'There was no final straw' - Judge rejects former Arlesey town clerk's 151-page claim that she was unfairly forced out
PUBLISHED: 19:00 04 May 2017 | UPDATED: 13:10 05 May 2017
A former town clerk who claimed to have been unfairly forced from her position was incompetent to the point of 'wilful negligence', an employment judge has ruled.
Elsie Hare, 75 – who was clerk for Arlesey Town Council from 2005 until she resigned in February 2015 – alleged constructive unfair dismissal, claiming that some councillors had harassed and bullied her into leaving.
But Employment Judge Valentine Adamson rejected almost all the allegations in Mrs Hare’s 151-page claim – which related to four years of events leading up to when she resigned, ‘having lost confidence in Arlesey Town Council as an employer’.
Judge Adamson, sitting in Bedford, said in his report: “The overwhelming majority of the claimant’s allegations have been found not to be established or not as she described them.”
He added: “I am not persuaded that there was a final straw as alleged. It follows that the complaint of unfair dismissal does not proceed.”
The judge concluded that Mrs Hare had resigned when she did in an unsuccessful attempt to avoid disciplinary proceedings, which he found would have resulted in her dismissal in any case.
He cited Mrs Hare’s incorrect calculation of holiday pay for a former employee, and the fact that she subsequently acted on advice from her husband Tony Hare on that matter rather than going through proper channels.
This behaviour, the judge said, ‘amounted to gross misconduct in the sense that it was wilful negligence’.
The decision comes after protracted and much-adjourned employment tribunal proceedings, which were initiated in 2015 and heard in July 2016 and March this year.
Among other things, the judge rejected Mrs Hare’s claim that councillors Mick Holloway, Chris Gravett, Darren Hazelwood and Andy Ward had harassed her through what she called an unreasonably high volume of queries.
He said: “The matter about which the claimant complained regarding the councillors was the volume of work they generated by their enquiries and activities as councillors.

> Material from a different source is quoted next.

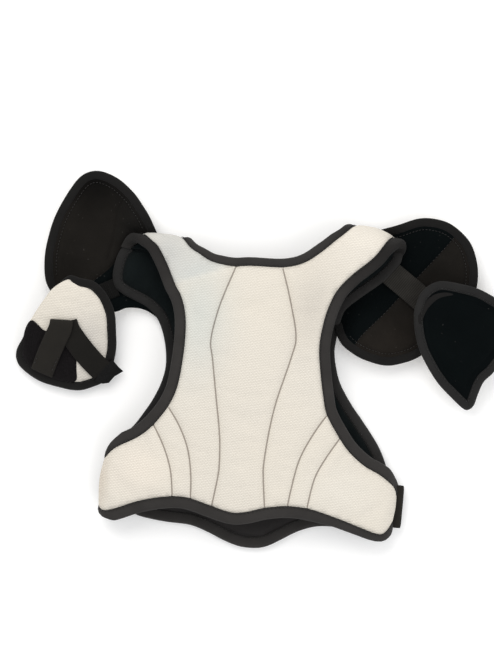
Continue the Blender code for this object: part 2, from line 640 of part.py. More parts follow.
def build_arm_straps():
    patch = closed_curve(LOOP_PATCH_LEFT, 2)
    add_piece("arm_loop_patch_left",
              slab_mesh("patch", patch, lowered(guard_left_height, -PATCH_TOP),
                        lowered(guard_left_height, -PATCH_LIFT), (12.0, 30.0)), "loop", "guard_pivot_left")
    add_piece("arm_strap_anchor_left",
              lying_strap("anchor", [(-223, 2), (-217, 26), (-205, 49)], guard_left_height,
                          SEWN_STRAP_LIFT, (1, -0.15), STRAP_WIDTH), "elastic", "guard_pivot_left")
    add_piece("arm_strap_left",
              lying_strap("free", [(-196, 45), (-182, 25), (-164, 10)], guard_left_height,
                          FREE_STRAP_LIFT, (0.75, 0.66), STRAP_WIDTH - 2), "elastic", "strap_pivot_left")
    add_piece("arm_hook_tab_left",
              lying_strap("tab", [(-160, 7), (-154, 4), (-146, 1)], guard_left_height,
                          FREE_STRAP_LIFT, (0.55, 0.8), STRAP_WIDTH - 5), "hook", "strap_pivot_left")
    under = lowered(guard_right_height, GUARD_THICKNESS)
    patch = closed_curve(LOOP_PATCH_RIGHT, 2)
    add_piece("arm_loop_patch_right",
              slab_mesh("patch", patch, lowered(under, UNDER_PATCH_TOP),
                        lowered(under, UNDER_PATCH_BOTTOM), (14.0, 14.0)),
              "loop", "guard_pivot_right")
    add_piece("arm_strap_anchor_right",
              lying_strap("anchor", [(257, 96), (260, 80), (258, 64)], under, -UNDER_STRAP_DROP, (1, 0),
                          STRAP_WIDTH), "elastic", "guard_pivot_right")
    add_piece("arm_strap_right",
              lying_strap("free", [(257, 61), (259, 76), (261, 92)], under, -UNDER_FREE_DROP, (1, 0),
                          STRAP_WIDTH), "elastic", "strap_pivot_right")
    add_piece("arm_hook_tab_right",
              lying_strap("tab", [(261.1, 92.6), (262, 104), (263, 114)], under, -UNDER_FREE_DROP, (1, 0),
                          STRAP_WIDTH - 4), "hook", "strap_pivot_right")


def build_links():
    """Ribbed elastic straps that join each cap to its arm guard."""
    height = cap_height(CAP_RIGHT_CENTRE, CAP_RIGHT_AXIS)
    line = [(x, y, height(x, y) + LINK_LIFT) for x, y in ((146, 139), (156, 130), (167, 122), (177, 115))]
    add_piece("link_elastic_right", ribbon_mesh("link", line, (0.57, 0.82, 0), STRAP_WIDTH,
                                                STRAP_THICKNESS), "elastic", "cap_pivot_right")
    height = cap_height(CAP_LEFT_CENTRE, CAP_LEFT_AXIS)
    line = [(x, y, height(x, y) + LINK_LIFT) for x, y in ((-172, 128), (-180, 118), (-190, 108), (-198, 98))]
    add_piece("link_elastic_left", ribbon_mesh("link", line, (0.75, -0.66, 0), STRAP_WIDTH,
                                               STRAP_THICKNESS), "elastic", "cap_pivot_left")


def build_side_straps():
    """Rib elastics sewn to the wings, tucked in under them."""
    line = [(177, -112, 27), (178, -112, 20), (177.5, -112, 12), (172, -112, 7), (160, -112, 6),
            (151, -112, 6)]
    add_piece("side_strap_right", ribbon_mesh("strap", line, (0, 1, 0), SIDE_STRAP_WIDTH,
                                              STRAP_THICKNESS), "elastic", "side_strap_pivot_right")
    line = [(150, -112, 6), (144, -112, 6), (137, -112, 6)]
    add_piece("side_hook_tab_right", ribbon_mesh("tab", line, (0, 1, 0), SIDE_STRAP_WIDTH - 4,
                                                 STRAP_THICKNESS), "hook", "side_strap_pivot_right")
    line = [(-150, -112, 11), (-151, -112, 8), (-148, -112, 5.5), (-143, -112, 5), (-139.5, -112, 5)]
    add_piece("side_strap_left", ribbon_mesh("strap", line, (0, 1, 0), SIDE_STRAP_WIDTH,
                                             STRAP_THICKNESS), "elastic", "side_strap_pivot_left")
    line = [(-138.5, -112, 5), (-132, -112, 5), (-126, -112, 5)]
    add_piece("side_hook_tab_left", ribbon_mesh("tab", line, (0, 1, 0), SIDE_STRAP_WIDTH - 4,
                                                STRAP_THICKNESS), "hook", "side_strap_pivot_left")


def build_pivots():
    make_pivot("back_pivot", *FOLD_POINT)
    make_pivot("cap_pivot_left", *CAP_LEFT_AXIS[0], CAP_PIVOT_HEIGHT)
    make_pivot("cap_pivot_right", *CAP_RIGHT_AXIS[0], CAP_PIVOT_HEIGHT)
    make_pivot("guard_pivot_left", *GUARD_LEFT_AXIS[0], GUARD_PIVOT_HEIGHT, "cap_pivot_left")
    make_pivot("guard_pivot_right", *GUARD_RIGHT_AXIS[0], GUARD_PIVOT_HEIGHT, "cap_pivot_right")
    make_pivot("strap_pivot_left", *ARM_STRAP_HINGE_LEFT, "guard_pivot_left")
    make_pivot("strap_pivot_right", *ARM_STRAP_HINGE_RIGHT, "guard_pivot_right")
    make_pivot("side_strap_pivot_left", *SIDE_STRAP_HINGE_LEFT, "back_pivot")
    make_pivot("side_strap_pivot_right", *SIDE_STRAP_HINGE_RIGHT, "back_pivot")


def build_all():
    clear_scene()
    for name in MATERIALS:
        make_material(name)
    build_pivots()
    build_chest()
    build_shoulder_folds()
    build_back()
    build_cap("left", CAP_LEFT, CAP_LEFT_CENTRE, CAP_LEFT_AXIS)
    build_cap("right", CAP_RIGHT, CAP_RIGHT_CENTRE, CAP_RIGHT_AXIS)
    build_guard("left", GUARD_LEFT, guard_left_height, True, (12.0, 20.0))
    build_guard("right", GUARD_RIGHT, guard_right_height, False, (16.0, 16.0))
    build_links()
    build_arm_straps()
    build_side_straps()


build_all()
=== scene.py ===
"""Looks of the hockey shoulder pads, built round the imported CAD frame.

Outlines and heights below are in millimetres in the frame's own axes (+X across the shoulders,
+Y from hem to neck, +Z up), and become metres when a mesh is made.
"""
import json
import math
import random

import bmesh
import bpy
import numpy as np
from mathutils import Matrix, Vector
from mathutils.geometry import delaunay_2d_cdt


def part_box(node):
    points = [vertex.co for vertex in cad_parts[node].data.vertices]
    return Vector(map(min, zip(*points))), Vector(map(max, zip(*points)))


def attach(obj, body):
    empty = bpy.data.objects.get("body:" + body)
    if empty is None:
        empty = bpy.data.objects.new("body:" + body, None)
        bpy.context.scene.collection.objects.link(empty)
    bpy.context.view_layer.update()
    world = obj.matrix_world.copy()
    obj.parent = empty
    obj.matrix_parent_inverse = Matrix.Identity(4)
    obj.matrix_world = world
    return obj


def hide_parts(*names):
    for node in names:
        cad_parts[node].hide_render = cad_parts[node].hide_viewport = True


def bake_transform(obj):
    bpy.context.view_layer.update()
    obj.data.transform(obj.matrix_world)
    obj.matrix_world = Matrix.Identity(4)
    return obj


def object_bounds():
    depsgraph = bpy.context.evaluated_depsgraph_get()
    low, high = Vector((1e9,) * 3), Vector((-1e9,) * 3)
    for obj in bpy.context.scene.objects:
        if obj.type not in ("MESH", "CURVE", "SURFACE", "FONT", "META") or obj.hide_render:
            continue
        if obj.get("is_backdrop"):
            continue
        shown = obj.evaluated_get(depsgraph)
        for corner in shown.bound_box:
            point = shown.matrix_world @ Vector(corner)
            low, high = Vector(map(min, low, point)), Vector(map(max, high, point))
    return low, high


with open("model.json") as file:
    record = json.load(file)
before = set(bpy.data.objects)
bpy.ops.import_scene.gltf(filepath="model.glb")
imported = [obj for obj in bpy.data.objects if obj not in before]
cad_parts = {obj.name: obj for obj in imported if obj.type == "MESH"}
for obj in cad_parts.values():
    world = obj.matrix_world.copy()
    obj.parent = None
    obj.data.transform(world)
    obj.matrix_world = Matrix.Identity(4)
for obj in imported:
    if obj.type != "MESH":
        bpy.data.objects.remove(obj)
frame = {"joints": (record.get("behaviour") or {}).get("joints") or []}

CAD_BOX = [list(corner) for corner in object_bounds()]
MM = 0.001
SEED = 11
ROW_STEP = 0.866
STEPS_PER_SPAN = 12
AROUND_TAPE = 14
JOINTS = {joint["name"]: joint for joint in frame["joints"]}

# ------------------------------------------------------------------ driving sizes, millimetres
FOLD = np.array(JOINTS["shoulder_fold"]["pos_m"]) / MM
FOLD_ALONG = -np.array(JOINTS["shoulder_fold"]["axis"])[:2]
FOLD_OUT = np.array([-FOLD_ALONG[1], FOLD_ALONG[0]])
FOLD_RADIUS = FOLD[2]
QUARTER = FOLD_RADIUS * math.pi / 2
BACK_TOP = 2 * FOLD_RADIUS
BACK_LINING_TOP, BACK_LINING_UNDER = -10.5, -11.8
CHEST_TOP, CHEST_LINING_UNDER, CHEST_COVER_TOP = 10.5, -8.8, 1.6
TAPE = 12.0
TAPE_OVERLAP = 1.0
SEWN_END = 0.08
TUCK_REACH = 50.0
TURNED_END = 44.0
NECK_TAPE = 9.5
HEM_TAPE = 13.0
GUARD_TAPE_LEFT, GUARD_TAPE_RIGHT = 9.8, 10.0
ELASTIC = 25.0
STRAP_THICKNESS = 2.0
SIDE_ELASTIC, SIDE_TAB = 46.0, 42.0
WING_START, WING_REACH, WING_DROP = 60.0, 110.0, 15.0
CREASE_START = (-90.0, 107.6)
CREASE_ALONG = (0.932, 0.361)
CREASE_SLOPE = 0.17
ROLL_REACH, ROLL_DROP = 13.0, 9.0
FLOOR_GAP = 0.4
LOOSE_EDGE = 5.0
LOOSE_SEAM = 4.0
STUFFING = 4.0
SIM_STEPS = 20
CLOTH = {"quality": 5, "mass": 0.15, "tension_stiffness": 15, "compression_stiffness": 15,
         "bending_stiffness": 0.05}
SIDE_STRAP_Y = -112.0
CREASE_SHADE = (-0.13, -0.095, -0.05)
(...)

“I have not found that there was anything in the claimant’s grievance that she had been bullied or harassed by the four named councillors.”

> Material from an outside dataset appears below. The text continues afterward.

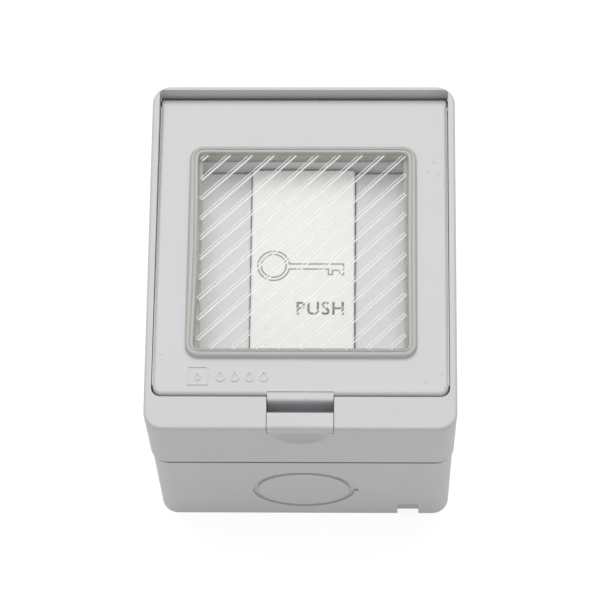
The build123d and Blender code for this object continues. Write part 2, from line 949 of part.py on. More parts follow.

The judge also noted that only Mr Holloway remained a councillor by the time Mrs Hare raised this grievance in November 2014.
The only matter on which her case had any merit, the judge said, concerned the alleged conduct of then-councillors Hugh Harper and Ian Dalgarno in 2011 – but she had waived this issue by continuing in her post after they and four others resigned, he said.
The town council itself has not escaped without criticism, however, with Judge Adamson calling it ‘inexplicable’ and ‘a breach of natural justice’ that the council had deemed Mrs Hare’s grievances in 2014 to be resolved without investigating the conduct of councillors Holloway, Gravett, Hazelwood and Ward.
Mrs Hare – who said she had intended to work until she turned 75 in December 2016 – claimed that the town council’s conduct had left her without the confidence to seek alternative work.
The judge rejected this on the grounds that she presented no supporting medical documentation or evidence and never made enquiries about other jobs.
Judge Adamson ordered Mrs Hare to pay the town council costs of £350, concluding that ‘there is no suggestion that such an award would cause exceptional difficulty to her’.
Mrs Hare had also claimed about £454 of wages in arrears for unused time off in lieu, which the town council paid during the adjournment between July 2016 and March this year. She then withdrew the wages complaint.